“Soy nuevo en esta ciudad, no sé dónde está el museo,
pero si salgo a pasear ya sé lo que me voy a encontrar
bares, bares”.
Los toreros muertos
Estoy leyendo la guía que Fernando Muñiz y Sergio Fidalgo han confeccionado acerca de los bares de su ciudad: Barcelona on the Rocks (Cara B Ediciones), un delicioso “Celtiberia-Bar”, con textos y fotos impagables sobre algunas de las tabernas más destacadas de la localidad condal, sus bares más queridos, los más disparatados, etc., con la intervención estelar de barceloneses de primera fila (Jordi Costa, Kiko Amat, Pepe Colubi …) , y no he podido evitar pensar, primero, por qué no se me ha ocurrido hacer a mí una cosa parecida. Segundo y más raro, cómo es posible que ningún otro juntaletras de la capital haya tenido la misma idea, con lo listo que va el personal para estas cosas. Y tercero, y esto es más bien recomendación o aviso, que el experto que se ponga con el asunto, lo haga cuanto antes, porque lo de los bares en Madrid, que era cosa descomunal, galdosiana, inabarcable por la cantidad y la variedad, por la lista de establecimientos imposibles, maravillosos, esperpénticos y todo lo que se diga se quedará pequeño, pues repito, a lo de los bares de Madrid le quedan cuatro días.
Por supuesto que su local favorito, ése de la terraza con tumbonas romanas encima del hotel de moda, o quizá ese otro donde chutarse oxígeno mientras rueda con un orgasmatrón por el suelo, o aquel propiedad de un famoso (me gusta especialmente La Bodega de Antonio), que está tan de moda por las sinergias guapas que ha conseguido el estilista Formico, ése no lo van cerrar hasta que se inventen otra majadería para sustituirlo en la próxima temporada, así que tranquilos. Yo me refiero al bar madrileño, universalmente bar español, en la modalidad buena de lugar para beber, comer y departir en condiciones óptimas, o ya en las otras y muy diversas variedades de local decorado con extraño gusto estético y oferta de productos inenarrables, con parroquia bulliciosa o siniestra, y detalles pasmosos, cómicos, terribles y hasta psicopáticos. El bar con los cristales decorados con gambas y churros pintados a mano está en vías de extinción en la capital, excepto que dejen algunos en plan tumba egipcia, como curiosidad para los visitantes.
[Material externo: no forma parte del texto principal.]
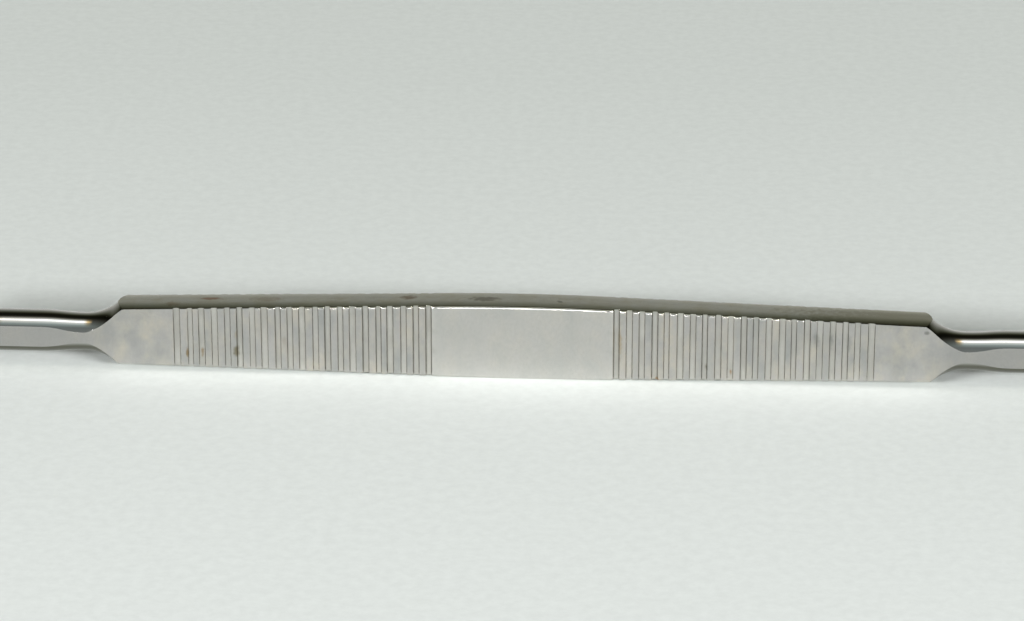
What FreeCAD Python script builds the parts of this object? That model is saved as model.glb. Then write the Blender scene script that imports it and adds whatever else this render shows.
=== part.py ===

Los nietos van a ver ya muy pocos ejemplares de liebres disecadas disfrazadas de cazador presidiendo un expositor de bebidas con nuestros licores preferidos, el Cynar, el Vermut Mari Trini, la ginebra Fockinck y el Vodka marca Vodka, los elixires que nos han hecho ser lo que somos. Se van a perder luminosos como “Los Torreznos”, “Los Amigos”, “El Guarro”, “Peymar”, “Los Pinchos“…, así como los minis en tubos de cristal de metro de largo y el libro de reclamaciones en forma de garrota de madera.
Ya no es una cuestión de modas o edad. No es que las grandes cadenas de cafés, tés y refrescos caros pero muy malos arrasen con los negocios de bares y cafeterías en aras del enriquecimiento y normalización del mercado global a lo loco, sino que además los que quedan están siendo sometidos al sistema implacable de recaudación, recargos y gravámenes del Ilustrísimo Ayto. de la capital. En el último año, he visto cómo a dos amigos la Autoridad les ha obligado a clausurar sus respectivos bares, después de una agonía en multas por los motivos más peregrinos, que al final les daba vergüenza hasta a los propios funcionarios que venían a traer los escritos, hasta el momento de no poder hacer frente a las facturas y tener que echar el cierre definitivo. El sábado, mi amigo Miguel me contó que después de gastarse unos cuatro mil euros en un arquitecto para presentar, obligado por el Excmo. Ayuntamiento, un proyecto de reforma de su bar, no por deficiencias en las salidas de incendios ni de humo, que eso lo tiene todo en regla, sino de la construcción de un imposible cuarto con ducha para cambiarse los empleados —teniendo en cuenta que el local no tiene más de cuarenta metros cuadrados, y trabajan en él el propio Miguel y su mujer—, le han tirado el proyecto; eso sí, después de cobrarle las multas correspondientes y las tasas. Añádase la persecución por los horarios de cierre, la de repente enorme preocupación de las autoridades por los niveles de ruido, y las inspecciones y registros de los siempre simpáticos agentes municipales, y obtendrá el visitante un panorama un poquito distinto del de esa ciudad a la que cantaban los músicos de hace un siglo: caótica, pero llena de vida, acogedora, generosa y libre.
Porque no sólo son los bares.
Otro día hablamos de la sanidad y las tasas de la basura.